During a follow-up period of 4.0 ± 2.3 years, the composite end point of HC-related HF death (n = 4) or heart transplantation (n = 4) or progression to NYHA class III to IV symptoms (n = 11) was reached in 19 patients (7%), but in none of the other 255 study patients. Of the 274 patients, 13 died suddenly (n = 2) or experienced appropriate implantable cardioverter-defibrillator (ICD) interventions for ventricular tachycardia/VF (n = 11).
In univariate analysis, 5 variables were significant with respect to the composite HF end-point: male gender, initial NYHA class II, reduced ejection fraction, reduced e′ septal velocity, and also reduced lateral e′ mitral annular tissue velocity which was significantly lower in patients who reached the composite HF end point ( Tables 2 and 3 ): 9.1 (3.4) cm/s versus 12.7 (4.3) cm/s in patients who did not achieve this end point; p <0.001 ( Figure 1 ; Table 2 ). Furthermore, multivariable regression analysis showed reduced lateral e′ mitral annular tissue velocity to be independently associated with HC-related HF outcome (HR 0.77; 95% CI: 0.65 to 0.91; p = 0.003; Table 3 ).

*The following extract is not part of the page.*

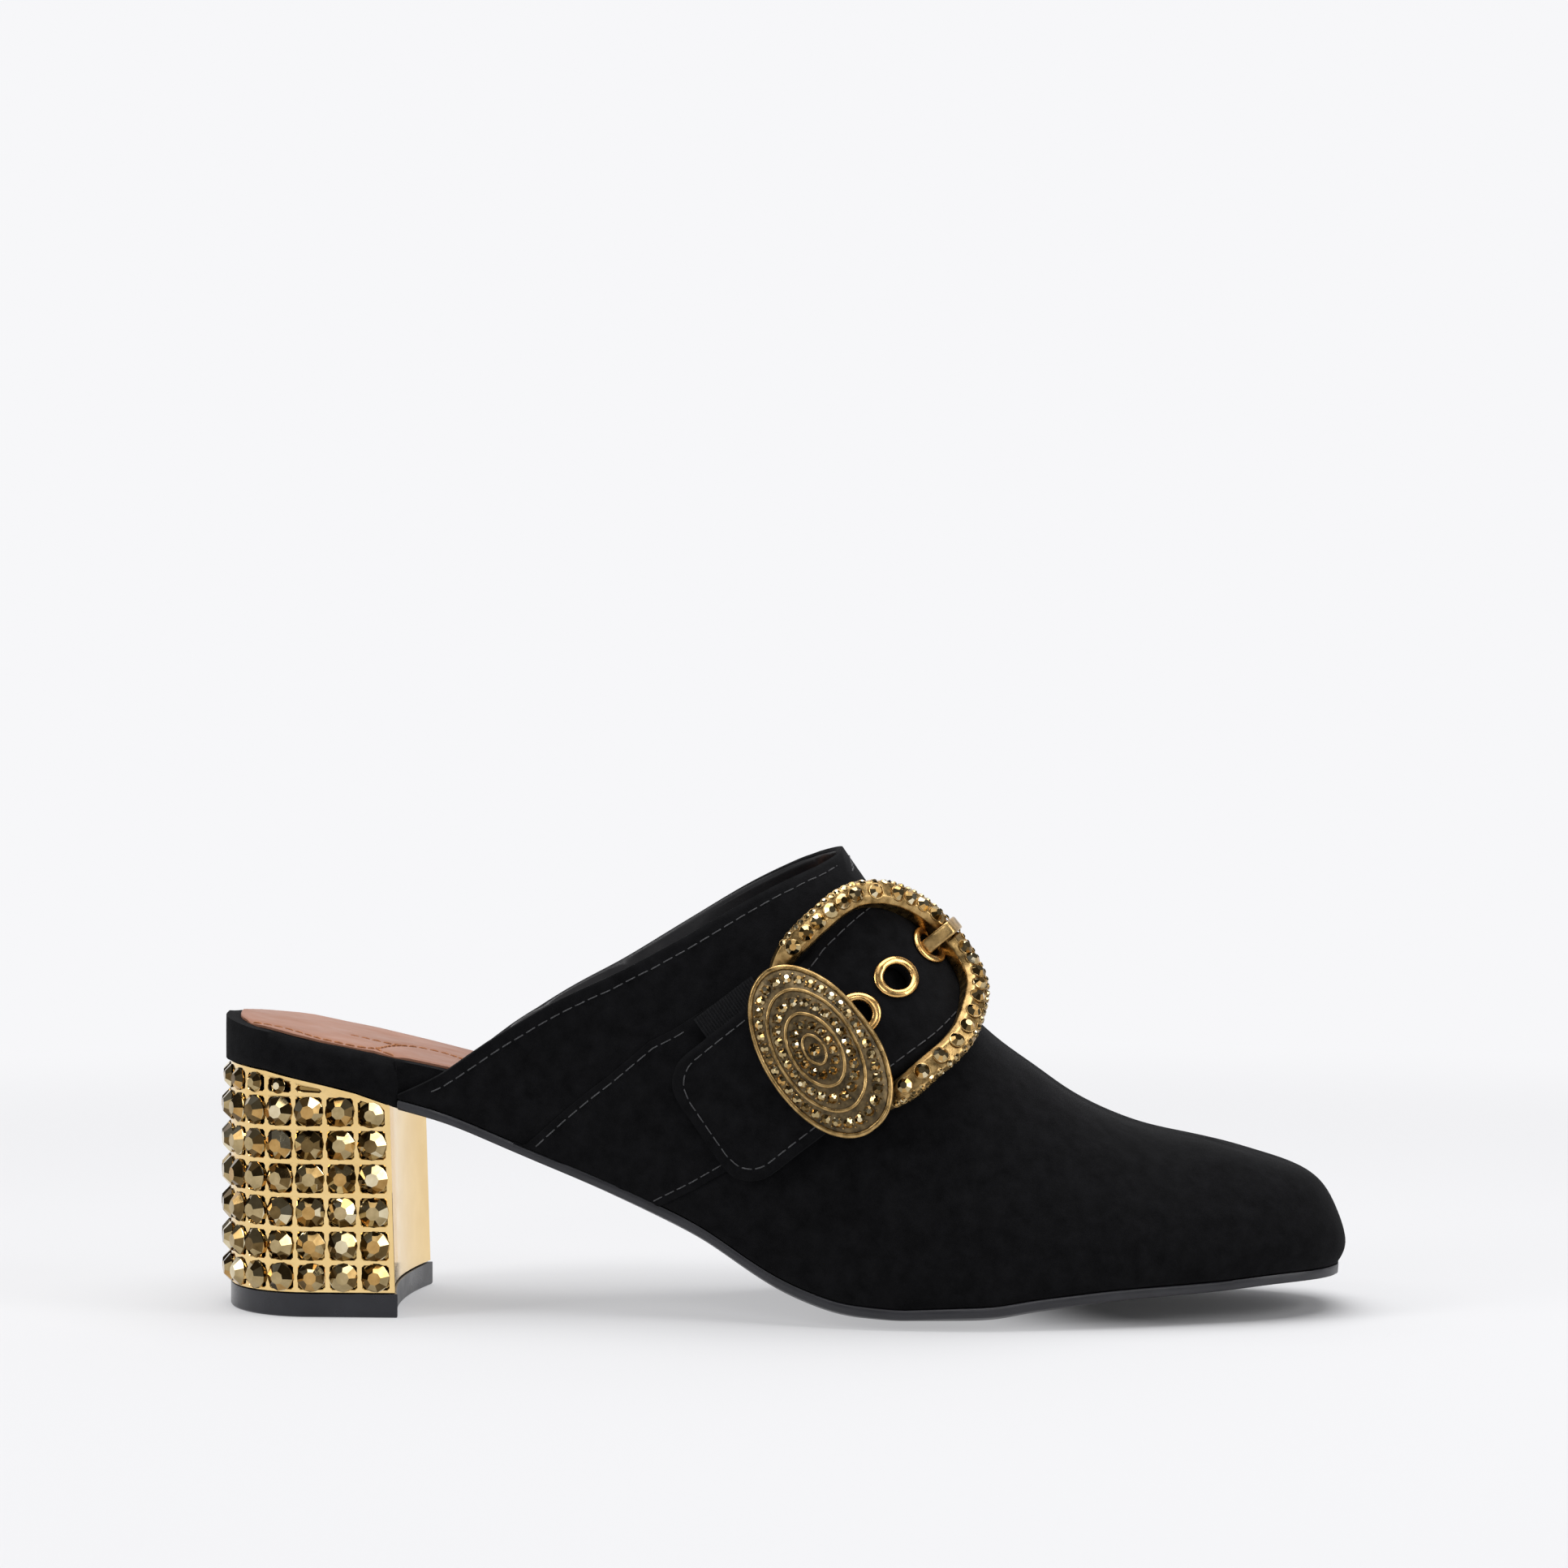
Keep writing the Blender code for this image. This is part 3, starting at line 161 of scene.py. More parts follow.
EYELETS = ((42.2 * MM, -0.3 * MM), (53.2 * MM, 1.4 * MM), (66.5 * MM, 2.6 * MM))

# Seams of the outer side, as (x, z) in mm from the sole upward
REAR_SEAM = (
    (44.0, 34.0), (49.5, 38.8), (56.2, 44.8), (61.5, 49.2), (67.0, 53.4), (75.9, 60.9),
    (81.3, 63.6), (88.4, 68.1), (94.0, 71.0),
)
FRONT_SEAM = (
    (74.0, 22.5), (78.6, 25.2), (85.9, 28.9), (92.7, 32.9), (97.0, 36.0), (100.0, 42.0),
    (102.0, 50.0), (104.0, 58.0), (106.0, 64.0),
)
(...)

| DTI Diastolic Function Parameter | HC – HF Death/ Transplant/NYHA Class III/IV (n = 19) | Without HC – HF Death/ Transplant/NYHA Class III/IV (n = 255) | P-Value |
|---|---|---|---|
| E/e′ septal | 10.5 ± 4.8 | 9.6 ± 4.1 | 0.38 |
| E/e′ lateral | 7.9 ± 3.3 | 6.9 ± 3.2 | 0.13 |
| E/e′ (mean of septal and lateral) | 8.3 ± 3.3 | 7.9 ± 3.4 | 0.49 |
| e′ septal (cm/s) | 7.9 ± 3.1 | 9.1 ± 2.9 | 0.044 |
| e′ lateral (cm/s) | 9.1 ± 3.4 | 12.7 ± 4.3 | 0.002 |
| e′ (mean of septal and lateral) (cm/s) | 8.6 ± 3.2 | 10.9 ± 3.3 | 0.007 |
There was no statistically significant difference in septal E/e′ or lateral E/e′ ratios between these 2 groups ( Table 2 ). Also, DTI measures did not differ between patients with or without SD/ICD interventions ( Table 4 ).